Adding an $800 image capture device turns a $400 drone into a $1,200 drone, reducing the number of drones it can afford to build by a factor of three. This is extremely important in a conflict where drone manufacturers like FPVDronesUA are still funded by charitable donations, and the Russians, with more funds, initially fielded more FPVs with thermal imaging. And there is no question of including them as standard for all FPVs, thermal cameras are only for night attack drones.

New thermal imaging technology

Older digital cameras were based on CCDs (charge-coupled devices), and the current generation uses more affordable CMOS image sensors that produce an electrical charge in response to light. The vast majority of thermal imaging cameras use another technology: an array of microbolometers, miniature devices whose pixels absorb infrared energy and measure the resulting change in resistance. A conventional design neatly integrates the microbolometers and the circuits that read them on the same silicon chip.

Scaling up this technology would be possible, but would require a multi-billion dollar factory (a chip factory) as happened with digital cameras. There is no incentive to invest so much money,

John Hong, CEO of San Diego-based Obsidian Sensors, believes he has a better approach, which he can scale up to high resolution at low cost and, most importantly, in large volumes, at established foundries. The new design does not integrate everything into a single unit, but separates the bolometer array from the readout circuits. This is more complex, but allows the use of a different manufacturing technique.

The readout circuitry is still silicon, but the sensor array is fabricated on a glass plate, using technology perfected for flat-screen TVs and cell phone displays. Processing large glass sheets is far cheaper than small silicon wafers, and bolometers made on glass cost about a hundred times less than on silicon.

Hong says the process can easily produce multi-megapixel arrays. Obsidian is already producing test batches of VGA sensors and plans to move to 1280×1024 this year and 1920×1080 in 2025.

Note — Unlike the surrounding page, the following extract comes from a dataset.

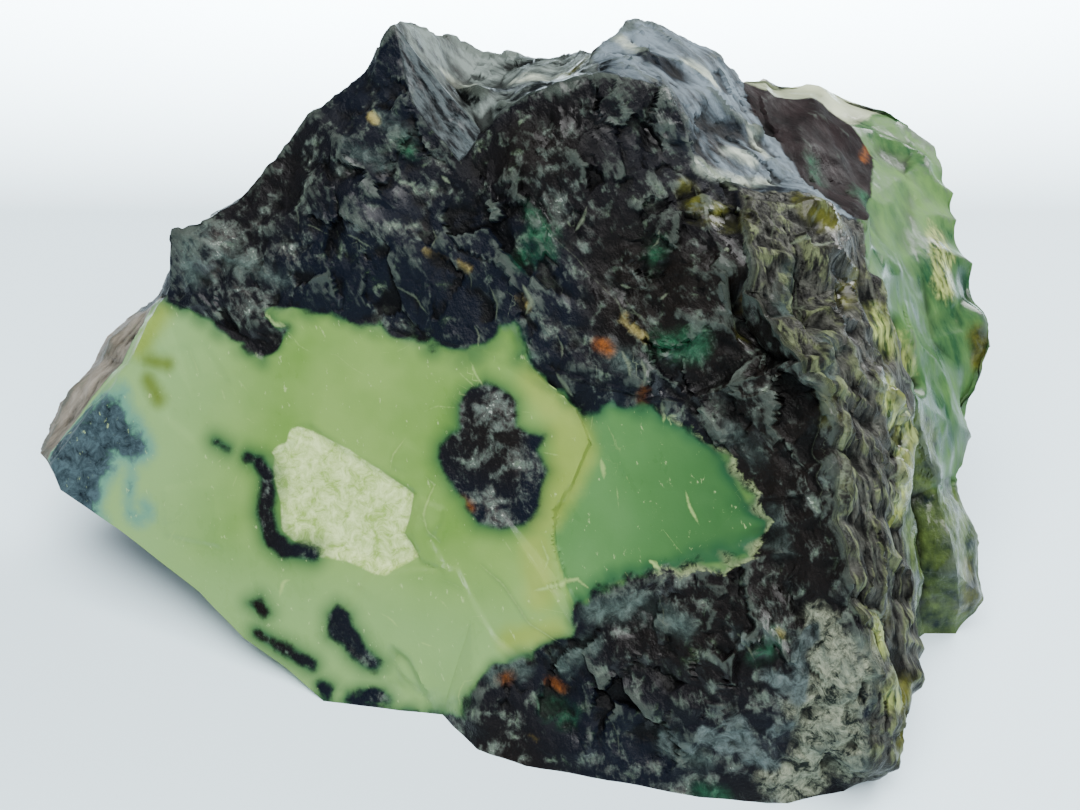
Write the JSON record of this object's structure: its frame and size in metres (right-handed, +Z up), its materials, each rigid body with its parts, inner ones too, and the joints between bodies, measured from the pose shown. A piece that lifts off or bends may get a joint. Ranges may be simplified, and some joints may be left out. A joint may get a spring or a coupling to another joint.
{
  "type": "raw stone",
  "caption": "Raw broken lump of green and black serpentine with one broad flat broken face, lying on a flat underside.",
  "frame": {"origin": "centre of the bounding box on the resting plane", "axes": "+Z up; +X along the longest extent, to the right when the broad broken face is seen; -Y towards the broad broken face"},
  "size_m": [0.1113, 0.0766, 0.0614],
  "materials": {
    "serpentine": "broken serpentine: waxy pale to mid green on the flat front face, near-black and granular round it, glossy green on the right side"
  },
  "bodies": {
    "root": {"stone": "serpentine"}
  },
  "joints": []
}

Obsidian has been quietly developing their technology for six years and are now able to produce evaluation units at three to four times the price of comparable models. With further development of the production process, prices will be even lower.

That could drop a 640×480 VGA image sensor to well under $200.

Cars and Drones

Obsidian’s first target market is automotive safety and self-driving cars. Currently, they usually use LIDAR (laser radar) sensors to stay on the road and avoid accidents. But LIDAR cannot easily distinguish pedestrians from the background, which thermal cameras can.

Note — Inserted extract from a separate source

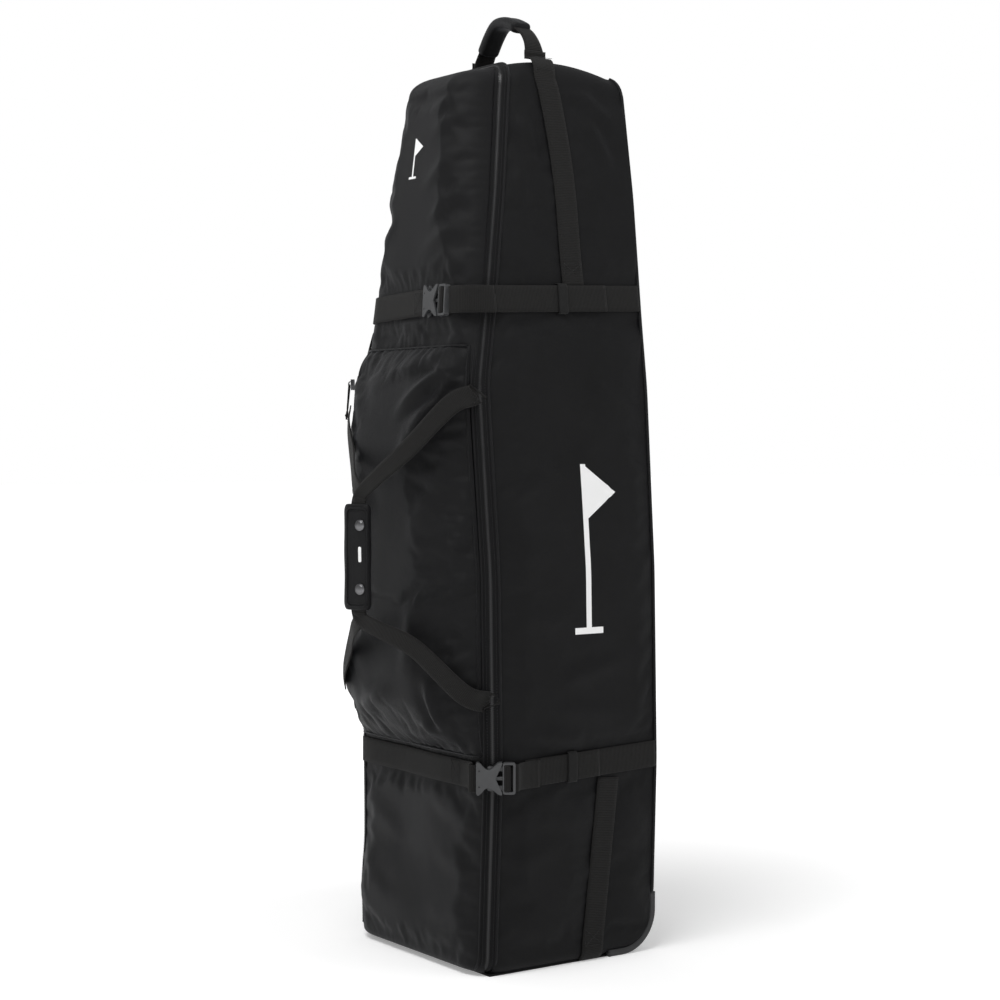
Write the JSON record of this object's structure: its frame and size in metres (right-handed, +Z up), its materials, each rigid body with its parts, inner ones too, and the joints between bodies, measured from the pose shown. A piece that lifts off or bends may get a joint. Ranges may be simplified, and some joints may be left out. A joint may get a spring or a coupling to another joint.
{
  "type": "golf travel case",
  "caption": "Tall soft travel case for a golf bag, with a zipped lid, front pocket, cinch straps, carry handles and corner wheels.",
  "frame": {"origin": "middle of the flat base on the floor, half way across the case and close to half way from the zip to the back", "axes": "+Z up along the height, -Y towards the lid and pocket, +Y towards the wheels and flat back, +X towards the side that the cinch straps fasten over"},
  "size_m": [0.3821, 0.4232, 1.363],
  "materials": {
    "case_fabric": "black polyester weave with a soft coating",
    "lid_fabric": "black polyester weave, slightly glossier",
    "stiff_board": "stiff plastic sheet",
    "foam": "lined foam padding",
    "piping": "fabric covered piping",
    "zip_tape": "woven zip tape",
    "zip_coil": "nylon coil",
    "moulded_plastic": "fine moulded texture",
    "screws": "black zinc",
    "axle_steel": "turned steel",
    "bearing_steel": "ground steel",
    "tyre": "solid polyurethane",
    "hub_plastic": "moulded nylon",
    "webbing": "ribbed polypropylene webbing",
    "elastic": "knitted elastic",
    "grip_fabric": "padded polyester with bound edges",
    "snap_metal": "black lacquered caps",
    "buckle_plastic": "dark grey acetal",
    "slider_metal": "dark lacquered die casting",
    "puller_cord": "braided cord with moulded end"
  },
  "bodies": {
    "case": {"bottom_panel": "case_fabric", "base_board": "stiff_board", "back_panel": "case_fabric", "back_board": "stiff_board", "right_side_panel": "case_fabric", "left_side_panel": "case_fabric", "top_panel": "case_fabric", "top_padding": "foam", "back_piping": "piping", "case_zip_tape": "zip_tape", "case_zip_coil": "zip_coil", "kick_plate": "moulded_plastic", "right_wheel_housing": "moulded_plastic", "left_wheel_housing": "moulded_plastic", "right_corner_guard": "moulded_plastic", "left_corner_guard": "moulded_plastic", "housing_screws": "screws", "right_axle": "axle_steel", "left_axle": "axle_steel", "upper_side_webbing": "webbing", "lower_side_webbing": "webbing", "upper_strap_base": "webbing", "lower_strap_base": "webbing", "upper_strap_tail": "webbing", "lower_strap_tail": "webbing", "upper_strap_keeper": "elastic", "lower_strap_keeper": "elastic", "upper_strap_over": "webbing", "lower_strap_over": "webbing", "inner_cinch_straps": "webbing", "inner_cinch_buckles": "buckle_plastic"},
    "lid": {"lid_panel": "lid_fabric", "lid_zip_tape": "zip_tape", "lid_zip_coil": "zip_coil", "pocket_panel": "lid_fabric", "pocket_gusset_right": "lid_fabric", "pocket_gusset_left": "lid_fabric", "pocket_zip": "zip_coil", "upper_strap_front": "webbing", "lower_strap_front": "webbing", "upper_buckle_socket": "buckle_plastic", "lower_buckle_socket": "buckle_plastic", "grip_webbing_right": "webbing", "grip_webbing_left": "webbing"},
    "upper_plug": {"upper_buckle_plug": "buckle_plastic"},
    "lower_plug": {"lower_buckle_plug": "buckle_plastic"},
    "carry_grip": {"grip_wrap": "grip_fabric", "grip_snaps": "snap_metal"},
    "main_slider": {"main_zip_slider": "slider_metal"},
    "main_puller": {"main_zip_puller": "slider_metal"},
    "pocket_slider": {"pocket_zip_slider": "slider_metal"},
    "pocket_puller": {"pocket_zip_puller": "puller_cord"},
    "top_handle": {"handle_webbing": "webbing", "handle_wrap": "grip_fabric"},
    "right_wheel": {"right_tyre": "tyre", "right_hub": "hub_plastic", "right_bearings": "bearing_steel"},
    "left_wheel": {"left_tyre": "tyre", "left_hub": "hub_plastic", "left_bearings": "bearing_steel"}
  },
  "joints": [
    {"name": "lid_hinge", "type": "hinge", "parent": "case", "child": "lid", "pos_m": [-0.1795, -0.134, 0.45], "axis": [0, 0, -1], "range_deg": [0, 150], "deforming": ["upper_strap_over", "lower_strap_over"]},
    {"name": "upper_buckle_release", "type": "slide", "parent": "lid", "child": "upper_plug", "axis": [1, 0, 0], "range_m": [0, 0.022]},
    {"name": "lower_buckle_release", "type": "slide", "parent": "lid", "child": "lower_plug", "axis": [0.5299, 0.848, 0], "range_m": [0, 0.022]},
    {"name": "carry_grip_pull", "type": "slide", "parent": "lid", "child": "carry_grip", "axis": [0, -1, 0], "range_m": [0, 0.03], "deforming": ["grip_webbing_right", "grip_webbing_left"]},
    {"name": "main_zip_travel", "type": "slide", "parent": "case", "child": "main_slider", "axis": [0.1089, 0.1634, 0.9805], "range_m": [0, 0.15]},
    {"name": "main_puller_swing", "type": "hinge", "parent": "main_slider", "child": "main_puller", "pos_m": [-0.14008, -0.11989, 0.93123], "axis": [-0.4942, 0.8648, -0.0892], "range_deg": [0, 150]},
    {"name": "pocket_zip_travel", "type": "slide", "parent": "lid", "child": "pocket_slider", "axis": [-0.0665, 0.0106, -0.9977], "range_m": [0, 0.15]},
    {"name": "pocket_puller_swing", "type": "hinge", "parent": "pocket_slider", "child": "pocket_puller", "pos_m": [-0.13541, -0.17706, 0.82493], "axis": [-0.7071, 0.7071, 0], "range_deg": [0, 120]},
    {"name": "top_handle_swing", "type": "hinge", "parent": "case", "child": "top_handle", "pos_m": [0, 0.015, 1.308], "axis": [1, 0, 0], "range_deg": [-80, 80], "stiffness_Nm_per_rad": 0.3},
    {"name": "right_wheel_spin", "type": "hinge", "parent": "case", "child": "right_wheel", "pos_m": [0.127, 0.127, 0.036], "axis": [1, 0, 0], "continuous": true},
    {"name": "left_wheel_spin", "type": "hinge", "parent": "case", "child": "left_wheel", "pos_m": [-0.127, 0.127, 0.036], "axis": [1, 0, 0], "continuous": true}
  ]
}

Last month, the US National Highway Traffic Administration issued a new safety standard for automatic emergency braking for all new passenger cars from September 2029. This must automatically detect pedestrians and apply the brakes, and the requirement to operate in the dark will strongly favor thermal imaging systems . The millions of new cars sold each year represent a huge potential market and this week Obsidian announced a partnership with Quanta Computer Inc for makers of automotive thermal imaging cameras

Delivery drones are another potential market. These are currently in small-scale trials, but large-scale operations are likely to require high-resolution thermal imaging cameras for security, and demand could again rise into the millions.

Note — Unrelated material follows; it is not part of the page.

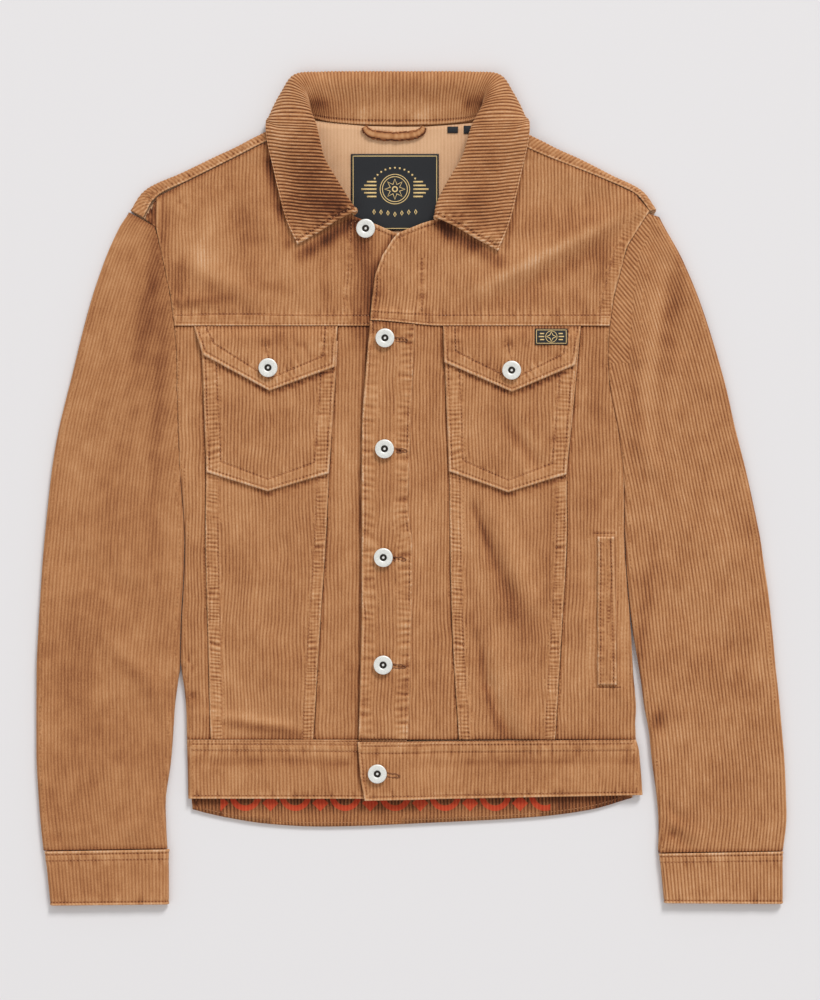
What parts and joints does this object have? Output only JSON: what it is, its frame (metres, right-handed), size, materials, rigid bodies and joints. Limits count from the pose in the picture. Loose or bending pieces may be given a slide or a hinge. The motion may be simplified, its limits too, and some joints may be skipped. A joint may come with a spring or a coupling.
{
  "type": "corduroy jacket",
  "caption": "Men's corduroy trucker jacket laid flat and buttoned, with shirt collar, yokes, flap pockets, waistband and cuffs.",
  "frame": {"origin": "middle of the laid jacket's outline, on the surface it lies on", "axes": "+Z away from that surface, +Y towards the collar, +X towards the wearer's left sleeve"},
  "size_m": [0.691, 0.7679, 0.0204],
  "materials": {
    "corduroy": "8-wale cotton corduroy in tan brown, washed, with lighter worn seams",
    "button_metal": "dull silver ring-top shank buttons",
    "woven_label": "black woven label with plain gold line work"
  },
  "bodies": {
    "root": {"back_centre": "corduroy", "back_side_left": "corduroy", "back_side_right": "corduroy", "back_yoke": "corduroy", "collar": "corduroy", "cuff_left": "corduroy", "cuff_right": "corduroy", "flap_button_left": "button_metal", "flap_button_right": "button_metal", "flap_label": "woven_label", "front_button_1": "button_metal", "front_button_2": "button_metal", "front_button_3": "button_metal", "front_button_4": "button_metal", "front_button_5": "button_metal", "front_button_6": "button_metal", "front_centre_left": "corduroy", "front_centre_right": "corduroy", "front_mid_left": "corduroy", "front_mid_right": "corduroy", "front_side_left": "corduroy", "front_side_right": "corduroy", "front_yoke_left": "corduroy", "front_yoke_right": "corduroy", "hanger_loop": "corduroy", "neck_label": "woven_label", "placket": "corduroy", "pocket_flap_left": "corduroy", "pocket_flap_right": "corduroy", "pocket_left": "corduroy", "pocket_right": "corduroy", "size_tab_1": "woven_label", "size_tab_2": "woven_label", "sleeve_under_left": "corduroy", "sleeve_under_right": "corduroy", "sleeve_upper_left": "corduroy", "sleeve_upper_right": "corduroy", "waistband_back": "corduroy", "waistband_front_left": "corduroy", "waistband_front_right": "corduroy", "welt_left": "corduroy"}
  },
  "joints": []
}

Ukraine, meanwhile, plans to build more than two million drones this year and import another million, and their drone manufacturers have already expressed interest in the technology. Other nations are likely to follow suit, creating even greater demand for small, inexpensive thermal cameras.

The future of thermal imaging

Hong says they plan to sell a thousand VGA cameras this year in a pilot production run, and are currently ramping up the B series to achieve much higher volumes in 2025 and beyond. That should be enough to surf the wave of demand for the next few years.

An emerging market will attract new suppliers. Many will likely be based in China and simply scale up existing production techniques. But the cost and scaling advantages and the desire for greater supply chain security may favor the new approach of building sensors on glass in the US.